When the holiday falls on a Wednesday, tourism traffic will be more spread out, causing planning issues for Grand Strand hoteliers.
Among the many reasons tourists have to visit Myrtle Beach over the Fourth, Stanley and Sharon Wriston of Fayette Co., West Virginia have a unique excuse.
They came to Myrtle Beach because they lost power in their home from heavy storms last weekend.
"We're having fun being here," said Sharon Wriston. "We have air conditioning and water and plenty to eat."
For the Wagaman family from surburban Baltimore, it's all about celebrating summer.
"Enjoying the sand, the surf, the sun," said mom Kerrie Wagaman.
The Wagamans will stay on the Grand Strand for more than a week, scheduling their travel carefully.

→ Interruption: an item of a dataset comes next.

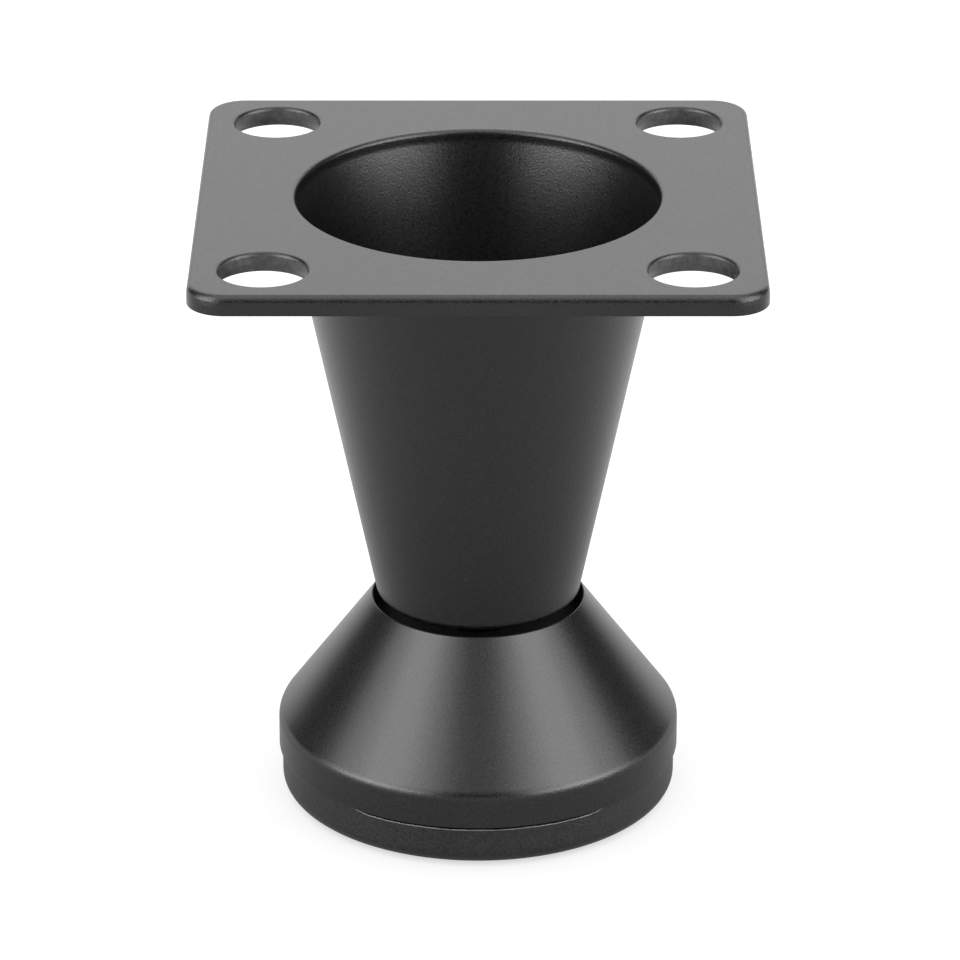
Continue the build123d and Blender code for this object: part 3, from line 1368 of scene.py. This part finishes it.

"We like to avoid all the hubbub and the traffic on the weekend, so we try to leave before a weekend and come back after one."
Longer stays like the Wagamans' are one feature of a July Fourth that falls in the middle of the week.
Hoteliers don't know when the big rush will be - the weekend before the 4th or the weekend after - though tourism officials say the end result is the same.
"I do think that the same number of people come, they're just split up over more days, so you don't have quite the occupancy you want, but it does go on longer," said Gary Loftus, director of CCU's Center for Economic Development.
South Carolina's low gas prices are popular with travelers but Loftus isn't sure how much that impacts their decision to come here.
"Is that a decision affecting their vacation? I really don't know. It sure doesn't hurt," Loftus said.
Whatever the reason, Loftus said this has been a good year for tourism.
"We are setting records in hospitality fee collections, in accommodations tax collections, and while individual businesses may not be seeing an increase in business, the beach overall is."
About 92 percent of condos and cottages on the Grand Strand were already reserved for the July 4th week back in mid-June, which Loftus said is a strong showing. He said there are signs this could be the busiest July 4th since before the recession in 2008.
According to AAA Motor Club, average gas prices in Myrtle Beach are about 39 cents a gallon cheaper than they were last July Fourth.